= EXERCISE DIRECTIONS =
Repeat the entire listing exactly.

::: SUPPLIED MATERIAL

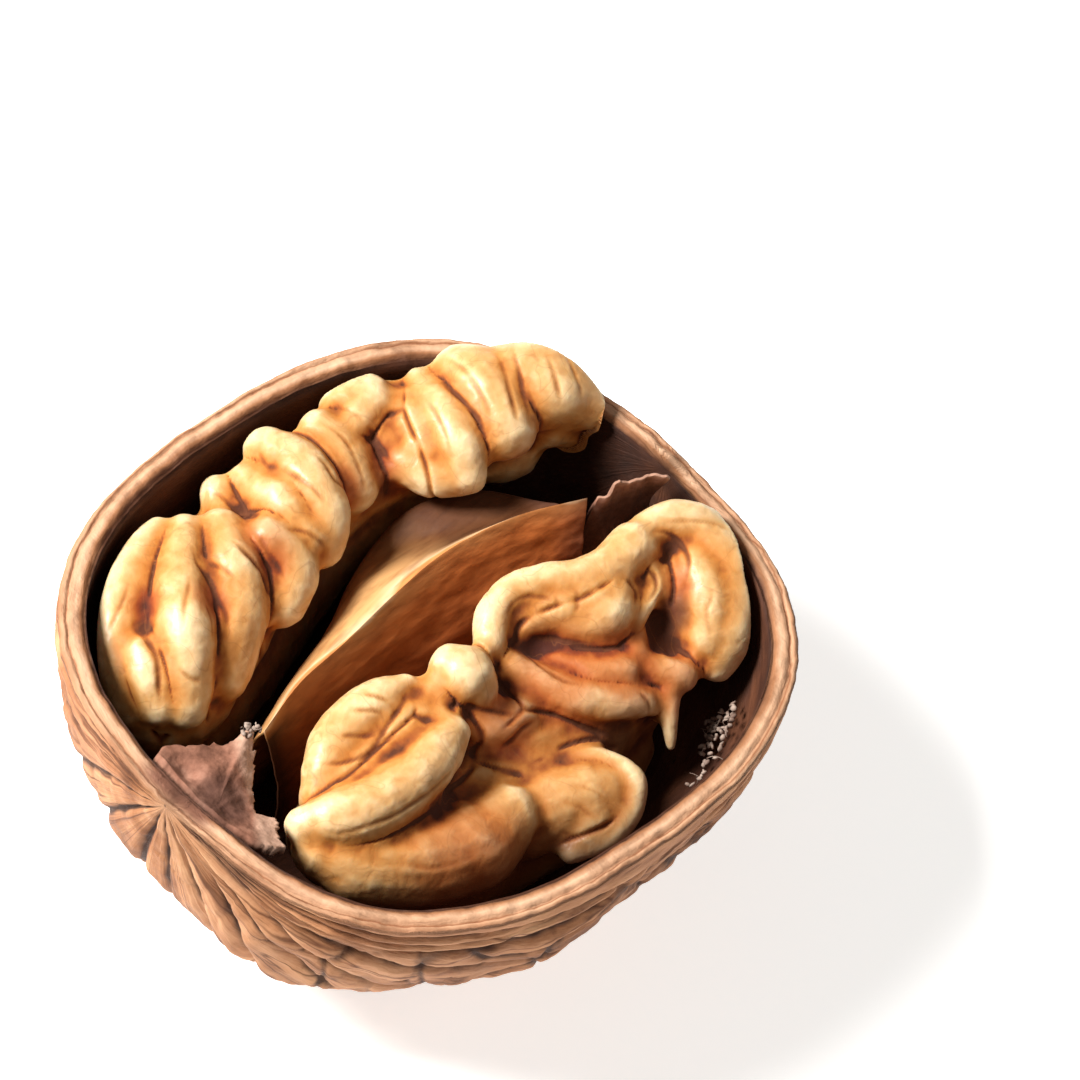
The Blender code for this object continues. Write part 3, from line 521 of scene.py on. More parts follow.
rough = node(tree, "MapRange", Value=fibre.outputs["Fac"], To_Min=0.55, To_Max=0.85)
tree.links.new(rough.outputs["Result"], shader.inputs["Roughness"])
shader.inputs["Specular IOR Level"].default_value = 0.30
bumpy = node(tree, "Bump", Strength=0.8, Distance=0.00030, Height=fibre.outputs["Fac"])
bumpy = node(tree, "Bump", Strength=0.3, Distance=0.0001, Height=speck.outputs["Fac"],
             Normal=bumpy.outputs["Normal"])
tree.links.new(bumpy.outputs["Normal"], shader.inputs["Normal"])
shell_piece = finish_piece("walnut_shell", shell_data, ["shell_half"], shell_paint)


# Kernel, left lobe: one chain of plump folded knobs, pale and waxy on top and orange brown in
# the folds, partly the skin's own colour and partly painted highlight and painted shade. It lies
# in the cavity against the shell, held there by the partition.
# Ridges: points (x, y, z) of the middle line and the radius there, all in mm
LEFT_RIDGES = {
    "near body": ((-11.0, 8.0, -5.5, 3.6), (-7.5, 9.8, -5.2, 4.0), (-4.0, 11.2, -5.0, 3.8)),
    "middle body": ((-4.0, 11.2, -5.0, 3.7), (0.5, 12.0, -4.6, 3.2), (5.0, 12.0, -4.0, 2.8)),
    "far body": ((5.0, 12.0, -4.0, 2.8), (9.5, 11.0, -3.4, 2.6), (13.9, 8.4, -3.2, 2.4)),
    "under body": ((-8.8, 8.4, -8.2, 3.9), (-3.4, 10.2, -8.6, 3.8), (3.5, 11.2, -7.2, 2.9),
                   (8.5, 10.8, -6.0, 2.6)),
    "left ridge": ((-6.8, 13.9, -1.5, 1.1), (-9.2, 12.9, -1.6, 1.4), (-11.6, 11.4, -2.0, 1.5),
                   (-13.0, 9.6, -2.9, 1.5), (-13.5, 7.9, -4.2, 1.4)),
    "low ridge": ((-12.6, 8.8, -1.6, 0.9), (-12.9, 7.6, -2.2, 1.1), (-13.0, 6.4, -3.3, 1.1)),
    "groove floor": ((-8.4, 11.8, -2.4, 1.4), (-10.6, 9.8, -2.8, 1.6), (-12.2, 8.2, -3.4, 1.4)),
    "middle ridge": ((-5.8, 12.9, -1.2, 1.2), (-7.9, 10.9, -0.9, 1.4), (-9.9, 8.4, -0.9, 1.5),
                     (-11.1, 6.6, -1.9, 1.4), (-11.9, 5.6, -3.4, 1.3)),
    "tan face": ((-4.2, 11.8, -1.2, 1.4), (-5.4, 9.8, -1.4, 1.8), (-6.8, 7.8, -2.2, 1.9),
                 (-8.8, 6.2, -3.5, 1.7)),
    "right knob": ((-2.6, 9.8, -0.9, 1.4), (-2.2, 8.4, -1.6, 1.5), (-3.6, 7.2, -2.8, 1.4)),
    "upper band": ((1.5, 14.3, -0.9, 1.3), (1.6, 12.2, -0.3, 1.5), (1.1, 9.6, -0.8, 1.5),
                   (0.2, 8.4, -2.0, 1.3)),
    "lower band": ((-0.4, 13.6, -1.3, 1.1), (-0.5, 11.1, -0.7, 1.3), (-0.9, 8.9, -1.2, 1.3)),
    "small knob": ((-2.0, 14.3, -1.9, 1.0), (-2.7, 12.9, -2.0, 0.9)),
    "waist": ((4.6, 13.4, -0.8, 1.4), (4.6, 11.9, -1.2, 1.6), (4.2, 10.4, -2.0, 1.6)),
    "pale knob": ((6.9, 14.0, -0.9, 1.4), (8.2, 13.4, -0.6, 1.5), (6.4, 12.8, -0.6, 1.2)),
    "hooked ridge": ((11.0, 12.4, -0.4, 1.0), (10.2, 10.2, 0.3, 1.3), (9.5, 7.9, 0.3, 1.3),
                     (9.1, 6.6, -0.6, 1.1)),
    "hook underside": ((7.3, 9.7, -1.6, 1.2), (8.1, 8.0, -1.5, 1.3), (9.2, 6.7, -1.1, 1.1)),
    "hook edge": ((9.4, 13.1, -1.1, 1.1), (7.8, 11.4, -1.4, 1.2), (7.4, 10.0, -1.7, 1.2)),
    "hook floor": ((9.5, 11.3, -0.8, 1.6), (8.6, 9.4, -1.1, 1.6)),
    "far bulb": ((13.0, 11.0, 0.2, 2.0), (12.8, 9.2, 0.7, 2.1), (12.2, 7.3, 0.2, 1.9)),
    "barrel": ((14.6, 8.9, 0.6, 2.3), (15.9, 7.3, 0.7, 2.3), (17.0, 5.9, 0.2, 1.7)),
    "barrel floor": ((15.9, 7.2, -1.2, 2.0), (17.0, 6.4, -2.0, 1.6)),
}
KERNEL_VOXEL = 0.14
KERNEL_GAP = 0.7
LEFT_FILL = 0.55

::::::

= CORRECT RESPONSE =
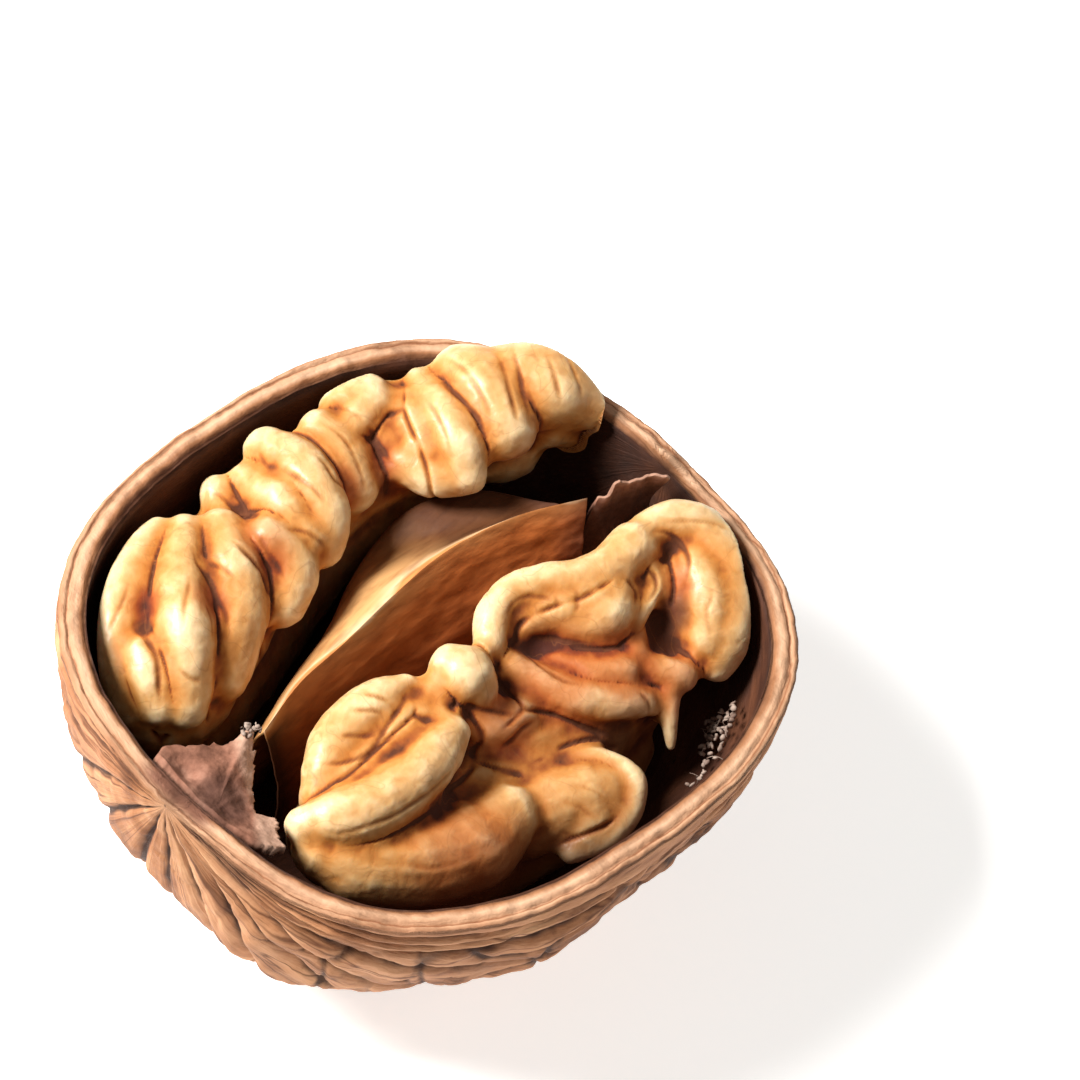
The Blender code for this object continues. Write part 3, from line 521 of scene.py on. More parts follow.
rough = node(tree, "MapRange", Value=fibre.outputs["Fac"], To_Min=0.55, To_Max=0.85)
tree.links.new(rough.outputs["Result"], shader.inputs["Roughness"])
shader.inputs["Specular IOR Level"].default_value = 0.30
bumpy = node(tree, "Bump", Strength=0.8, Distance=0.00030, Height=fibre.outputs["Fac"])
bumpy = node(tree, "Bump", Strength=0.3, Distance=0.0001, Height=speck.outputs["Fac"],
             Normal=bumpy.outputs["Normal"])
tree.links.new(bumpy.outputs["Normal"], shader.inputs["Normal"])
shell_piece = finish_piece("walnut_shell", shell_data, ["shell_half"], shell_paint)


# Kernel, left lobe: one chain of plump folded knobs, pale and waxy on top and orange brown in
# the folds, partly the skin's own colour and partly painted highlight and painted shade. It lies
# in the cavity against the shell, held there by the partition.
# Ridges: points (x, y, z) of the middle line and the radius there, all in mm
LEFT_RIDGES = {
    "near body": ((-11.0, 8.0, -5.5, 3.6), (-7.5, 9.8, -5.2, 4.0), (-4.0, 11.2, -5.0, 3.8)),
    "middle body": ((-4.0, 11.2, -5.0, 3.7), (0.5, 12.0, -4.6, 3.2), (5.0, 12.0, -4.0, 2.8)),
    "far body": ((5.0, 12.0, -4.0, 2.8), (9.5, 11.0, -3.4, 2.6), (13.9, 8.4, -3.2, 2.4)),
    "under body": ((-8.8, 8.4, -8.2, 3.9), (-3.4, 10.2, -8.6, 3.8), (3.5, 11.2, -7.2, 2.9),
                   (8.5, 10.8, -6.0, 2.6)),
    "left ridge": ((-6.8, 13.9, -1.5, 1.1), (-9.2, 12.9, -1.6, 1.4), (-11.6, 11.4, -2.0, 1.5),
                   (-13.0, 9.6, -2.9, 1.5), (-13.5, 7.9, -4.2, 1.4)),
    "low ridge": ((-12.6, 8.8, -1.6, 0.9), (-12.9, 7.6, -2.2, 1.1), (-13.0, 6.4, -3.3, 1.1)),
    "groove floor": ((-8.4, 11.8, -2.4, 1.4), (-10.6, 9.8, -2.8, 1.6), (-12.2, 8.2, -3.4, 1.4)),
    "middle ridge": ((-5.8, 12.9, -1.2, 1.2), (-7.9, 10.9, -0.9, 1.4), (-9.9, 8.4, -0.9, 1.5),
                     (-11.1, 6.6, -1.9, 1.4), (-11.9, 5.6, -3.4, 1.3)),
    "tan face": ((-4.2, 11.8, -1.2, 1.4), (-5.4, 9.8, -1.4, 1.8), (-6.8, 7.8, -2.2, 1.9),
                 (-8.8, 6.2, -3.5, 1.7)),
    "right knob": ((-2.6, 9.8, -0.9, 1.4), (-2.2, 8.4, -1.6, 1.5), (-3.6, 7.2, -2.8, 1.4)),
    "upper band": ((1.5, 14.3, -0.9, 1.3), (1.6, 12.2, -0.3, 1.5), (1.1, 9.6, -0.8, 1.5),
                   (0.2, 8.4, -2.0, 1.3)),
    "lower band": ((-0.4, 13.6, -1.3, 1.1), (-0.5, 11.1, -0.7, 1.3), (-0.9, 8.9, -1.2, 1.3)),
    "small knob": ((-2.0, 14.3, -1.9, 1.0), (-2.7, 12.9, -2.0, 0.9)),
    "waist": ((4.6, 13.4, -0.8, 1.4), (4.6, 11.9, -1.2, 1.6), (4.2, 10.4, -2.0, 1.6)),
    "pale knob": ((6.9, 14.0, -0.9, 1.4), (8.2, 13.4, -0.6, 1.5), (6.4, 12.8, -0.6, 1.2)),
    "hooked ridge": ((11.0, 12.4, -0.4, 1.0), (10.2, 10.2, 0.3, 1.3), (9.5, 7.9, 0.3, 1.3),
                     (9.1, 6.6, -0.6, 1.1)),
    "hook underside": ((7.3, 9.7, -1.6, 1.2), (8.1, 8.0, -1.5, 1.3), (9.2, 6.7, -1.1, 1.1)),
    "hook edge": ((9.4, 13.1, -1.1, 1.1), (7.8, 11.4, -1.4, 1.2), (7.4, 10.0, -1.7, 1.2)),
    "hook floor": ((9.5, 11.3, -0.8, 1.6), (8.6, 9.4, -1.1, 1.6)),
    "far bulb": ((13.0, 11.0, 0.2, 2.0), (12.8, 9.2, 0.7, 2.1), (12.2, 7.3, 0.2, 1.9)),
    "barrel": ((14.6, 8.9, 0.6, 2.3), (15.9, 7.3, 0.7, 2.3), (17.0, 5.9, 0.2, 1.7)),
    "barrel floor": ((15.9, 7.2, -1.2, 2.0), (17.0, 6.4, -2.0, 1.6)),
}
KERNEL_VOXEL = 0.14
KERNEL_GAP = 0.7
LEFT_FILL = 0.55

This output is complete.